# 75th Ranger Regiment's First Female Soldier



## Marauder06 (Dec 25, 2015)

SOCOM announces first female soldier in the Ranger Regiment.

IKIS


----------



## Ooh-Rah (Dec 25, 2015)

Snorted a little bit of beer at this part!

_Jenner enlisted with an “Option 40” contract, which means she will go straight into the Ranger Regiment.  Because of her age, her college experience, and her political wasta, she will receive a direct appointment as a captain upon completing basic training and will be assigned as a Ranger company commander.  “There is a long history of transgendered women in the Special Operations community,” she explained, “This is just the Ranger Regiment catching up to the rest of the SpecOps community.”_


----------



## DocIllinois (Dec 25, 2015)

If Neutralization by Gender of the military the ultimate aim, she (:-/) is a good a start as any.

Bet those hands could handle the rope tasks of Ranger school with ease.


----------



## SpaceshipDoorGunner (Dec 31, 2015)

Dude. What the hell.


----------



## GhillieDude08 (Dec 31, 2015)

Fake the Army wouldn't do that. He's too old.


----------



## GhillieDude08 (Dec 31, 2015)

GhillieDude08 said:


> Fake the Army wouldn't do that. He's too old.


Sorry for not being attentive. You guys are trolling is.


----------



## GhillieDude08 (Dec 31, 2015)

GhillieDude08 said:


> Sorry for not being attentive. You guys are trolling is.


*us.


----------



## AWP (Dec 31, 2015)




----------



## Ooh-Rah (Dec 31, 2015)

See, there is an advantage to no initial 'edit' privileges !


----------



## Marauder06 (Dec 31, 2015)

Wow, I don't understand what all the hate is about, just trying to educate you fine ladies and gentlemen. Or ladymen, you know, whatever.


----------



## Ooh-Rah (Dec 31, 2015)

Marauder06 said:


> Wow, I don't understand what all the hate is about, just trying to educate you fine ladies and gentlemen. Or ladymen, you know, whatever.



Maybe @GhillieDude08 wasn't the only one to believe it true?  :-"


----------



## Marauder06 (Dec 31, 2015)

Ooh-Rah said:


> Maybe @GhillieDude08 wasn't the only one to believe it true?  :-"

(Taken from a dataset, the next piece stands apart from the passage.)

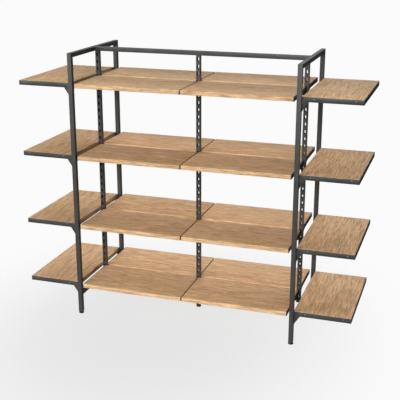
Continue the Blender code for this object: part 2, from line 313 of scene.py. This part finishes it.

What do you mean "believe it true?"  Would I ever post something on this site that WASN'T 100% verifiable and true?  Or at least "funny and witty?"


----------



## GhillieDude08 (Jan 1, 2016)

Marauder06 said:


> What do you mean "believe it true?"  Would I ever post something on this site that WASN'T 100% verifiable and true?  Or at least "funny and witty?"


That article got me at first then I checked more into it.


----------



## SpitfireV (Jan 1, 2016)

With a fine photoshopping job like that...this can only be the work of the Russians.


----------



## pm410 (Jan 4, 2016)

Just saw on armytimes that the Army is already submitting their plan to integrate women into infantry and arsoc. This is coming quicker than I thought!


----------



## Ooh-Rah (Jan 4, 2016)

pm410 said:


> Just saw on armytimes that the Army is already submitting their plan to integrate women into infantry and arsoc. This is coming quicker than I thought!



Army submits plan for women in infantry, armor, special operations


----------



## CQB (Jan 5, 2016)

Recruitment into Thai SF is at an all time high.


----------



## AWP (Jan 5, 2016)

CQB said:


> Recruitment into Thai SF is at an all time high.



#ladyboylivesmatter


----------



## Gunz (Jan 5, 2016)

CQB said:


> Recruitment into Thai SF is at an all time high.


 

Yet many applicants fail to pass the David Carradine Erotic Asphyxiation Closet Course.


----------



## Totentanz (Jan 5, 2016)

Ocoka One said:


> Yet many applicants fail to pass the David Carradine Erotic Asphyxiation Closet Course.



Hell, even some Marines need to be taught...


----------



## Gunz (Jan 5, 2016)

"Bruce can go fuck himself." -- Kris Jenner


----------